The task => Report how many lines below contain the word "names", and give only that number.

·····

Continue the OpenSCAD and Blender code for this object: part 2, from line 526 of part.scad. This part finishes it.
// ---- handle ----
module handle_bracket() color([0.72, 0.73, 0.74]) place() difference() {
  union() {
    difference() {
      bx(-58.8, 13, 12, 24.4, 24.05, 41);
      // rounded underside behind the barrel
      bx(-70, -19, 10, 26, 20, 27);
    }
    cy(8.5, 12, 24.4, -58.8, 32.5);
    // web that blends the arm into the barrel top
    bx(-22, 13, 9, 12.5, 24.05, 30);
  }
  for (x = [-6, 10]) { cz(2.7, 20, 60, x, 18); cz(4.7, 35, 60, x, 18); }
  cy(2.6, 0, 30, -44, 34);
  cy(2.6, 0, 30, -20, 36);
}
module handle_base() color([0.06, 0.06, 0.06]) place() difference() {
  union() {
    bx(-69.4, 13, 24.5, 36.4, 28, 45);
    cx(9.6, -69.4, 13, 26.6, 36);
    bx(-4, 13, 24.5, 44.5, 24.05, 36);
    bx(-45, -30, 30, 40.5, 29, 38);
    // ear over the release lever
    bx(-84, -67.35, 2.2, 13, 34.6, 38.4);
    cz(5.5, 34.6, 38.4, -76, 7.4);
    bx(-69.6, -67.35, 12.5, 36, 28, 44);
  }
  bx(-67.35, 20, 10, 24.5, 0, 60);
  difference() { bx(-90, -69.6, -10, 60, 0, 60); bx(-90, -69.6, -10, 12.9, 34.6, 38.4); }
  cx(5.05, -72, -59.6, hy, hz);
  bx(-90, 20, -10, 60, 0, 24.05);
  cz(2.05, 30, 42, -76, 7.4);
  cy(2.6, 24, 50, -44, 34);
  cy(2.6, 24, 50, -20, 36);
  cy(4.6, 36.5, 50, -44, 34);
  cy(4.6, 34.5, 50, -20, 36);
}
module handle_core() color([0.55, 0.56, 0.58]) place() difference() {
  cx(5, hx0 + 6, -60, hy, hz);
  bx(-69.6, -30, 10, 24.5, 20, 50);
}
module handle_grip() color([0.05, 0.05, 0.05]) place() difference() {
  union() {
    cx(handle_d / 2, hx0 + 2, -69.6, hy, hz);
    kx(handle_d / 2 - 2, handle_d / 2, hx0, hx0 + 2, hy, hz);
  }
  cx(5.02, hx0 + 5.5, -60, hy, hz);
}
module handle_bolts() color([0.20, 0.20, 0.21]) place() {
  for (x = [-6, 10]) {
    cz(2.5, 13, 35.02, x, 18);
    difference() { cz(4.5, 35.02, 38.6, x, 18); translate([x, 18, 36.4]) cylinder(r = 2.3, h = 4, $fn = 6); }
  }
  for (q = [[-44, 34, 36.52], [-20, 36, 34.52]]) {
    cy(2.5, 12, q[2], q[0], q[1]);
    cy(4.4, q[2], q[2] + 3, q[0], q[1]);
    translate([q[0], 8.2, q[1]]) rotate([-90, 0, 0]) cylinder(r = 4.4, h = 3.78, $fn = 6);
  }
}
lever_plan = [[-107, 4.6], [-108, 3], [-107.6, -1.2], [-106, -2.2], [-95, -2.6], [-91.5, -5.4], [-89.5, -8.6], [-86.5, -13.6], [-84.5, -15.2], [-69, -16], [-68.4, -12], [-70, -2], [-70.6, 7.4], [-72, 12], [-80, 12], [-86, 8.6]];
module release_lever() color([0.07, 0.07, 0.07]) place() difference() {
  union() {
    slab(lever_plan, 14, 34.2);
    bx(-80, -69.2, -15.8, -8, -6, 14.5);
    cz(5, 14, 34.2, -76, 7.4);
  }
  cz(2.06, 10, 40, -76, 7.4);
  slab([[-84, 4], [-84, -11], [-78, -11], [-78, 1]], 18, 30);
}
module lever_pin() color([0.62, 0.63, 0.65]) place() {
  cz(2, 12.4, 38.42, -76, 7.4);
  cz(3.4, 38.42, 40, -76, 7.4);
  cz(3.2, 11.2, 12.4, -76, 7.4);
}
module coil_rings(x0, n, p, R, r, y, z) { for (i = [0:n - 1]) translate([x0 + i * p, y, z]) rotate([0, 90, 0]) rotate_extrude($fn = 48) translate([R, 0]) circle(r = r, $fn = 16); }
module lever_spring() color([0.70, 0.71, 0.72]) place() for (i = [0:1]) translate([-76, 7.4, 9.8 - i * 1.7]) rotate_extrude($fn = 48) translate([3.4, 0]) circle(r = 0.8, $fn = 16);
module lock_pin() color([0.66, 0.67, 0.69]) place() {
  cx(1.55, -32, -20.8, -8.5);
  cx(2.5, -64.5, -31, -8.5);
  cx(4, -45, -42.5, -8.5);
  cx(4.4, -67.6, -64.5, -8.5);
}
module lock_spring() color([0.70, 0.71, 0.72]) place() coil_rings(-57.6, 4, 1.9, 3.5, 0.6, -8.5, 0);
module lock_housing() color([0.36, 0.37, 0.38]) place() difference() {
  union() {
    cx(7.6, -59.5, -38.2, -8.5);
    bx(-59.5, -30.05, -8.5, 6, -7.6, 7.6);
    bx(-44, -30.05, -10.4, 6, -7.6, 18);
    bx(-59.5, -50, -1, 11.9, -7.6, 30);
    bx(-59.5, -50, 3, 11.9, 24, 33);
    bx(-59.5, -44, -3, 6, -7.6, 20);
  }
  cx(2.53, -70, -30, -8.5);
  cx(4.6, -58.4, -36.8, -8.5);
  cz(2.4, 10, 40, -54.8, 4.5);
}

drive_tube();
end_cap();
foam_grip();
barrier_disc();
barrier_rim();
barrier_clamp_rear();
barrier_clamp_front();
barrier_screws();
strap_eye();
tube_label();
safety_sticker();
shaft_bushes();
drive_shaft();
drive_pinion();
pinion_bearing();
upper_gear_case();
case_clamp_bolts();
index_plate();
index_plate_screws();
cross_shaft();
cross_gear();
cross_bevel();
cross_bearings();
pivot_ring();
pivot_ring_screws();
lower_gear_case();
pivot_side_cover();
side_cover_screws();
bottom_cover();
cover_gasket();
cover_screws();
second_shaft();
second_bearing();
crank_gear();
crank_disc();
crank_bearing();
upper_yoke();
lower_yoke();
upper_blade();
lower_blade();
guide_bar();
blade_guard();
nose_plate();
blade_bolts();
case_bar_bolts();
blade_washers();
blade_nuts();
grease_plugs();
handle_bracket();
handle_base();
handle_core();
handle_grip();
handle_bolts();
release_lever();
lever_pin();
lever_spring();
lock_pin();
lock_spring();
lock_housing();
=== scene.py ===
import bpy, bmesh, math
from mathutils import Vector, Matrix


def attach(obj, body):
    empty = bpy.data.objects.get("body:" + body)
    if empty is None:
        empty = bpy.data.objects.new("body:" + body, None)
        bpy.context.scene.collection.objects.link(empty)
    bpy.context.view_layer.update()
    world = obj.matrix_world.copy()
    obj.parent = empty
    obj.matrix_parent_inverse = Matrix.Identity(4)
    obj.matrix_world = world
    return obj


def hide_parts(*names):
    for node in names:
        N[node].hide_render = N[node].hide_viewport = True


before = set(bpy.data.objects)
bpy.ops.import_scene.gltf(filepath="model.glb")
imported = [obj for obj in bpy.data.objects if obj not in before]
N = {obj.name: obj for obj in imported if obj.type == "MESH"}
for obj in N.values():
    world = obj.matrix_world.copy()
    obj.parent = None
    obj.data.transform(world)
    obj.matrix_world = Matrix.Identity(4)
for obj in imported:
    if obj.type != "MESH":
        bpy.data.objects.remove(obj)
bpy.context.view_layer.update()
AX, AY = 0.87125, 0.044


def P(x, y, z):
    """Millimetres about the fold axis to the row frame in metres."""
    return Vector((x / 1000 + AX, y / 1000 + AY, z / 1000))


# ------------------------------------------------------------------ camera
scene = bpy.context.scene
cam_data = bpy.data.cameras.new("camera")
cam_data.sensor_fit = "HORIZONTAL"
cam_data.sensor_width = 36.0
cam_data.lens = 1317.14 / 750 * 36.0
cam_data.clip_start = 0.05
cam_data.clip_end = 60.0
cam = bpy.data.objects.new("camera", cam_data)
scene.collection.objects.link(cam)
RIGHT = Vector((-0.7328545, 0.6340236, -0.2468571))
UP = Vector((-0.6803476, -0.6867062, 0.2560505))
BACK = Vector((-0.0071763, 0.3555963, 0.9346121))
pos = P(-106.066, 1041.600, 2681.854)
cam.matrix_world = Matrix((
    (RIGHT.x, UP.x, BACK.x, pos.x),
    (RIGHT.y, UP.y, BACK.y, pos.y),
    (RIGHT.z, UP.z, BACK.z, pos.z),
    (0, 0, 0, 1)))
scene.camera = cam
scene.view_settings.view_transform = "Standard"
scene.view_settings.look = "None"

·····

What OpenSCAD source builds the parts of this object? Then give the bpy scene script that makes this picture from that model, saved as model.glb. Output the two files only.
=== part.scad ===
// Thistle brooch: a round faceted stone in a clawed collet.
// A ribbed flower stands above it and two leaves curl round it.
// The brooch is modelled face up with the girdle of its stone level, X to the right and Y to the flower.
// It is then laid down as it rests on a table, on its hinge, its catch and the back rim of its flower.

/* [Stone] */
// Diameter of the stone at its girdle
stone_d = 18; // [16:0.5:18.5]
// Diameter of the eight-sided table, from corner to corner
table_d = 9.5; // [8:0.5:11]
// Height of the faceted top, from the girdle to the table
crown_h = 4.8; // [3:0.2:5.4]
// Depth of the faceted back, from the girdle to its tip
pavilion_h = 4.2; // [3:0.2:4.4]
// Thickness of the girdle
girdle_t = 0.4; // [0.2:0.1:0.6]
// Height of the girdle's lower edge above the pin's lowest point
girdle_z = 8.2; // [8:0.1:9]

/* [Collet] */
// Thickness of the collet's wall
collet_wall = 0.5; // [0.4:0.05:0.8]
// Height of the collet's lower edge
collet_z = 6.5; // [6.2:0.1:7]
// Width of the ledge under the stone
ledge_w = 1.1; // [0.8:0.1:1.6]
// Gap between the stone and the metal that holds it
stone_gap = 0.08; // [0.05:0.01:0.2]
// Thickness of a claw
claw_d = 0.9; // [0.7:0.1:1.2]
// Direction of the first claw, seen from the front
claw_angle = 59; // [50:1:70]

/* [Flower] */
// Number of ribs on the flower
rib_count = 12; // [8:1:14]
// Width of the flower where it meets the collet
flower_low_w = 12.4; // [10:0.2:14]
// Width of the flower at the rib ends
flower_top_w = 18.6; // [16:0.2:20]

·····

The answer => 2